___ Source material

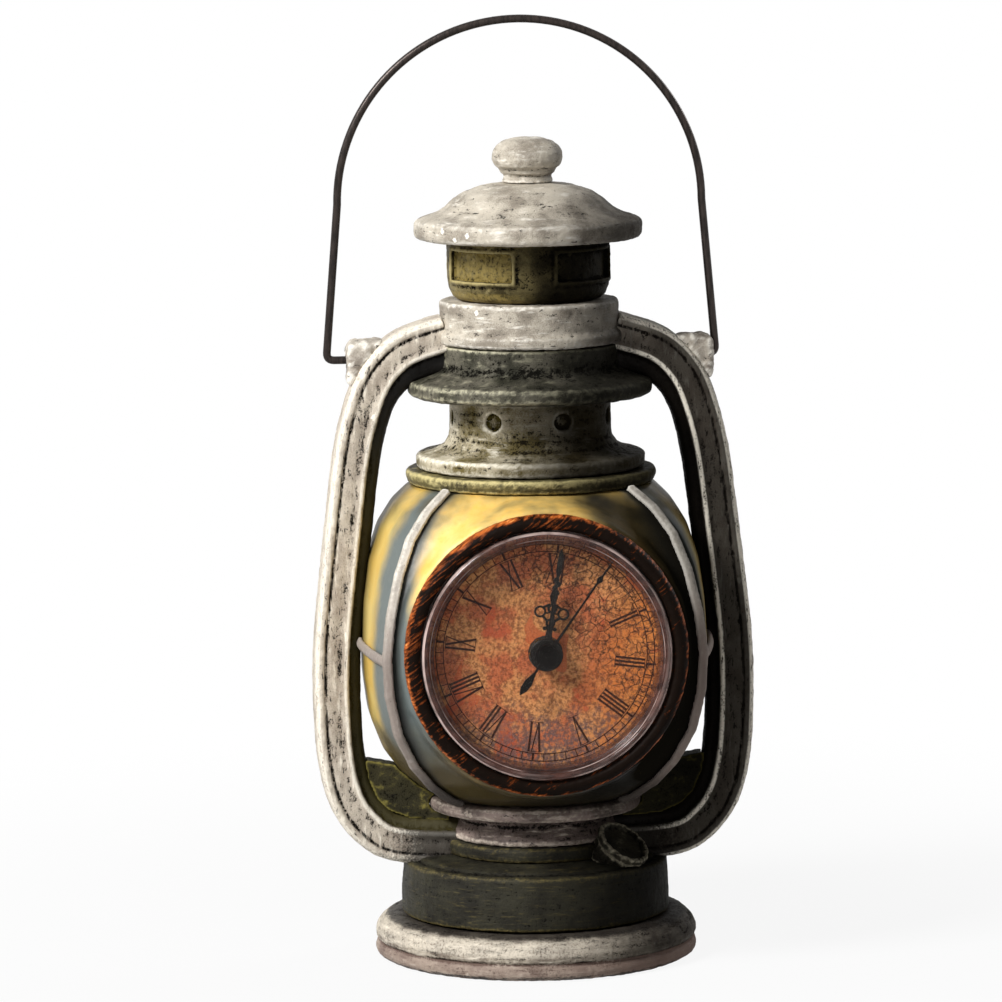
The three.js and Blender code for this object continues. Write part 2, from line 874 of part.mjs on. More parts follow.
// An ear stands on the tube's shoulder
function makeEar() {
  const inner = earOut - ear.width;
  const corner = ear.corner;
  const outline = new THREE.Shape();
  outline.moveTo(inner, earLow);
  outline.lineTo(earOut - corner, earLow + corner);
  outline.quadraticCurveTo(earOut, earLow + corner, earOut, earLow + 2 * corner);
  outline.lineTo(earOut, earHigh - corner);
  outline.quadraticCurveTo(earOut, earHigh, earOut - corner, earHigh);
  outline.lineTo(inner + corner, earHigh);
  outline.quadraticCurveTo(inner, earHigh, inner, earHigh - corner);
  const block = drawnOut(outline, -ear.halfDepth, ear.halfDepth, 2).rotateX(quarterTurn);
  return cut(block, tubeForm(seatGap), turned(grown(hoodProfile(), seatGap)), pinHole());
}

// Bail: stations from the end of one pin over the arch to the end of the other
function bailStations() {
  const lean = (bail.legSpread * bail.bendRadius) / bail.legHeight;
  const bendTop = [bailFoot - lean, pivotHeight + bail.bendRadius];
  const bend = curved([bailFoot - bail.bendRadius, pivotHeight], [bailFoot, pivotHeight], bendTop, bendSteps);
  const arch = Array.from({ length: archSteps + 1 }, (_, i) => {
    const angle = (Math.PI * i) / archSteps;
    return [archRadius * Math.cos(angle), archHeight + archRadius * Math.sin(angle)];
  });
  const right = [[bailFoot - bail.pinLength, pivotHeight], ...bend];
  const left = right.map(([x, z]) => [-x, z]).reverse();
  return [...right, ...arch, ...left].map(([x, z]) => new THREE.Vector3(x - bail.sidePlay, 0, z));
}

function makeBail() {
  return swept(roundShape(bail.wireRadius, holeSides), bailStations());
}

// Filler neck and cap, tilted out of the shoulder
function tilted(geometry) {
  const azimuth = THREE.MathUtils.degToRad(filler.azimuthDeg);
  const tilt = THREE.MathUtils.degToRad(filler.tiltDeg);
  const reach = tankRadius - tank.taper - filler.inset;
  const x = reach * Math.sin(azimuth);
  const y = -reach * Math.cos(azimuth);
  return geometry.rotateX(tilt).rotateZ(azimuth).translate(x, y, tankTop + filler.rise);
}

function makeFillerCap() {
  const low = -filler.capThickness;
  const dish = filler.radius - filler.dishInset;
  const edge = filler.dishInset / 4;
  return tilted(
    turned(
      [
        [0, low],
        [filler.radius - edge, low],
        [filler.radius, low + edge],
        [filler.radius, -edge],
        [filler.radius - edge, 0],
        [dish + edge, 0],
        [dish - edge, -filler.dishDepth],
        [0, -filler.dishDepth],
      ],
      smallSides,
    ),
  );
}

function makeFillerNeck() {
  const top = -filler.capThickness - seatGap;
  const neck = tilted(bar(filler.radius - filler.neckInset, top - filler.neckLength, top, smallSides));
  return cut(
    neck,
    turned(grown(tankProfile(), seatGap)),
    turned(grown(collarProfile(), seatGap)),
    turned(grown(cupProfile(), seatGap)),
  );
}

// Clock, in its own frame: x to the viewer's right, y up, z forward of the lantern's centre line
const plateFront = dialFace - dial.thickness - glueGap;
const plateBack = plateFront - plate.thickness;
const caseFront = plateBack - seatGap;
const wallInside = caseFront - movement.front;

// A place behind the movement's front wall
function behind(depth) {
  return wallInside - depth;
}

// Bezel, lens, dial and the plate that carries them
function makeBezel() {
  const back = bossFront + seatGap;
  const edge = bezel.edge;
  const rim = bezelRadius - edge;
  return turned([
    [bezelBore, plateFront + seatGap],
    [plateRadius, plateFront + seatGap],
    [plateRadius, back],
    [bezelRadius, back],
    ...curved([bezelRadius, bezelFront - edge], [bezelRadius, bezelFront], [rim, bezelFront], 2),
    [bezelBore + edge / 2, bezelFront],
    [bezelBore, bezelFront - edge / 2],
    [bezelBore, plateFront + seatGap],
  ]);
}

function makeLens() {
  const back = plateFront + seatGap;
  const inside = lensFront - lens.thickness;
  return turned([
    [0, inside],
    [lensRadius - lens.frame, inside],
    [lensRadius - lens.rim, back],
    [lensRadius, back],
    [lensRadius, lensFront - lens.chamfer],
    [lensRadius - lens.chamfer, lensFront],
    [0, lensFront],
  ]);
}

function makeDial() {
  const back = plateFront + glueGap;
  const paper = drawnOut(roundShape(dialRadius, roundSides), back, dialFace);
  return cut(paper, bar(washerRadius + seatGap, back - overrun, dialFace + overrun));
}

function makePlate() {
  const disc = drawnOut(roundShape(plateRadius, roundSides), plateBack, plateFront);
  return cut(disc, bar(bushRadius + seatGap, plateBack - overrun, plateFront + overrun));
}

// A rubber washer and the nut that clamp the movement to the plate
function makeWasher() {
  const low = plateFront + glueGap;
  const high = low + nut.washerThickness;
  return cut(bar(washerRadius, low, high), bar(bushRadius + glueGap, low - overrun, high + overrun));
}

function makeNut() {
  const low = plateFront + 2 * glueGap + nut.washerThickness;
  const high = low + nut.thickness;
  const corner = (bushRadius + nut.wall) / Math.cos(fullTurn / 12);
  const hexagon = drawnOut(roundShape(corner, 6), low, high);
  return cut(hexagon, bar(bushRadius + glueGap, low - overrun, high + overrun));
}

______

Your goal: Print back all the lines verbatim.

Task output:
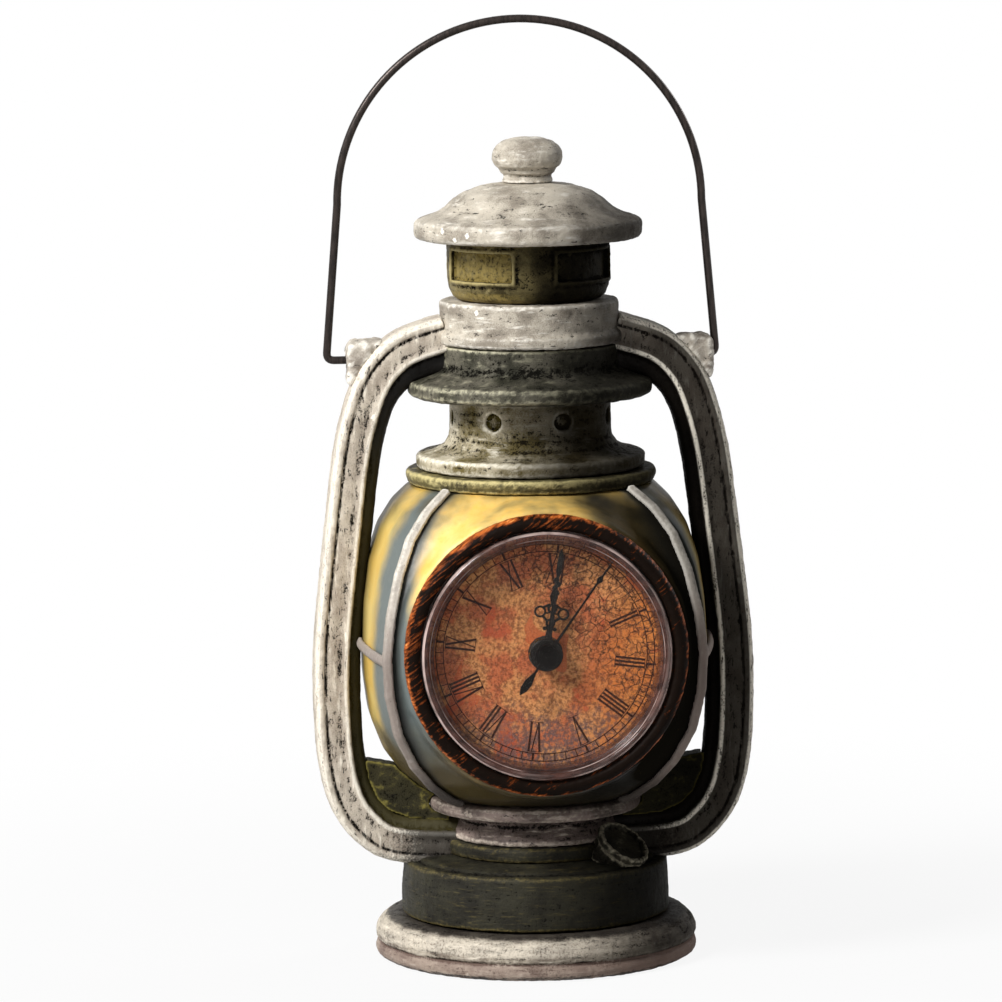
The three.js and Blender code for this object continues. Write part 2, from line 874 of part.mjs on. More parts follow.
// An ear stands on the tube's shoulder
function makeEar() {
  const inner = earOut - ear.width;
  const corner = ear.corner;
  const outline = new THREE.Shape();
  outline.moveTo(inner, earLow);
  outline.lineTo(earOut - corner, earLow + corner);
  outline.quadraticCurveTo(earOut, earLow + corner, earOut, earLow + 2 * corner);
  outline.lineTo(earOut, earHigh - corner);
  outline.quadraticCurveTo(earOut, earHigh, earOut - corner, earHigh);
  outline.lineTo(inner + corner, earHigh);
  outline.quadraticCurveTo(inner, earHigh, inner, earHigh - corner);
  const block = drawnOut(outline, -ear.halfDepth, ear.halfDepth, 2).rotateX(quarterTurn);
  return cut(block, tubeForm(seatGap), turned(grown(hoodProfile(), seatGap)), pinHole());
}

// Bail: stations from the end of one pin over the arch to the end of the other
function bailStations() {
  const lean = (bail.legSpread * bail.bendRadius) / bail.legHeight;
  const bendTop = [bailFoot - lean, pivotHeight + bail.bendRadius];
  const bend = curved([bailFoot - bail.bendRadius, pivotHeight], [bailFoot, pivotHeight], bendTop, bendSteps);
  const arch = Array.from({ length: archSteps + 1 }, (_, i) => {
    const angle = (Math.PI * i) / archSteps;
    return [archRadius * Math.cos(angle), archHeight + archRadius * Math.sin(angle)];
  });
  const right = [[bailFoot - bail.pinLength, pivotHeight], ...bend];
  const left = right.map(([x, z]) => [-x, z]).reverse();
  return [...right, ...arch, ...left].map(([x, z]) => new THREE.Vector3(x - bail.sidePlay, 0, z));
}

function makeBail() {
  return swept(roundShape(bail.wireRadius, holeSides), bailStations());
}

// Filler neck and cap, tilted out of the shoulder
function tilted(geometry) {
  const azimuth = THREE.MathUtils.degToRad(filler.azimuthDeg);
  const tilt = THREE.MathUtils.degToRad(filler.tiltDeg);
  const reach = tankRadius - tank.taper - filler.inset;
  const x = reach * Math.sin(azimuth);
  const y = -reach * Math.cos(azimuth);
  return geometry.rotateX(tilt).rotateZ(azimuth).translate(x, y, tankTop + filler.rise);
}

function makeFillerCap() {
  const low = -filler.capThickness;
  const dish = filler.radius - filler.dishInset;
  const edge = filler.dishInset / 4;
  return tilted(
    turned(
      [
        [0, low],
        [filler.radius - edge, low],
        [filler.radius, low + edge],
        [filler.radius, -edge],
        [filler.radius - edge, 0],
        [dish + edge, 0],
        [dish - edge, -filler.dishDepth],
        [0, -filler.dishDepth],
      ],
      smallSides,
    ),
  );
}

function makeFillerNeck() {
  const top = -filler.capThickness - seatGap;
  const neck = tilted(bar(filler.radius - filler.neckInset, top - filler.neckLength, top, smallSides));
  return cut(
    neck,
    turned(grown(tankProfile(), seatGap)),
    turned(grown(collarProfile(), seatGap)),
    turned(grown(cupProfile(), seatGap)),
  );
}

// Clock, in its own frame: x to the viewer's right, y up, z forward of the lantern's centre line
const plateFront = dialFace - dial.thickness - glueGap;
const plateBack = plateFront - plate.thickness;
const caseFront = plateBack - seatGap;
const wallInside = caseFront - movement.front;

// A place behind the movement's front wall
function behind(depth) {
  return wallInside - depth;
}

// Bezel, lens, dial and the plate that carries them
function makeBezel() {
  const back = bossFront + seatGap;
  const edge = bezel.edge;
  const rim = bezelRadius - edge;
  return turned([
    [bezelBore, plateFront + seatGap],
    [plateRadius, plateFront + seatGap],
    [plateRadius, back],
    [bezelRadius, back],
    ...curved([bezelRadius, bezelFront - edge], [bezelRadius, bezelFront], [rim, bezelFront], 2),
    [bezelBore + edge / 2, bezelFront],
    [bezelBore, bezelFront - edge / 2],
    [bezelBore, plateFront + seatGap],
  ]);
}

function makeLens() {
  const back = plateFront + seatGap;
  const inside = lensFront - lens.thickness;
  return turned([
    [0, inside],
    [lensRadius - lens.frame, inside],
    [lensRadius - lens.rim, back],
    [lensRadius, back],
    [lensRadius, lensFront - lens.chamfer],
    [lensRadius - lens.chamfer, lensFront],
    [0, lensFront],
  ]);
}

function makeDial() {
  const back = plateFront + glueGap;
  const paper = drawnOut(roundShape(dialRadius, roundSides), back, dialFace);
  return cut(paper, bar(washerRadius + seatGap, back - overrun, dialFace + overrun));
}

function makePlate() {
  const disc = drawnOut(roundShape(plateRadius, roundSides), plateBack, plateFront);
  return cut(disc, bar(bushRadius + seatGap, plateBack - overrun, plateFront + overrun));
}

// A rubber washer and the nut that clamp the movement to the plate
function makeWasher() {
  const low = plateFront + glueGap;
  const high = low + nut.washerThickness;
  return cut(bar(washerRadius, low, high), bar(bushRadius + glueGap, low - overrun, high + overrun));
}

function makeNut() {
  const low = plateFront + 2 * glueGap + nut.washerThickness;
  const high = low + nut.thickness;
  const corner = (bushRadius + nut.wall) / Math.cos(fullTurn / 12);
  const hexagon = drawnOut(roundShape(corner, 6), low, high);
  return cut(hexagon, bar(bushRadius + glueGap, low - overrun, high + overrun));
}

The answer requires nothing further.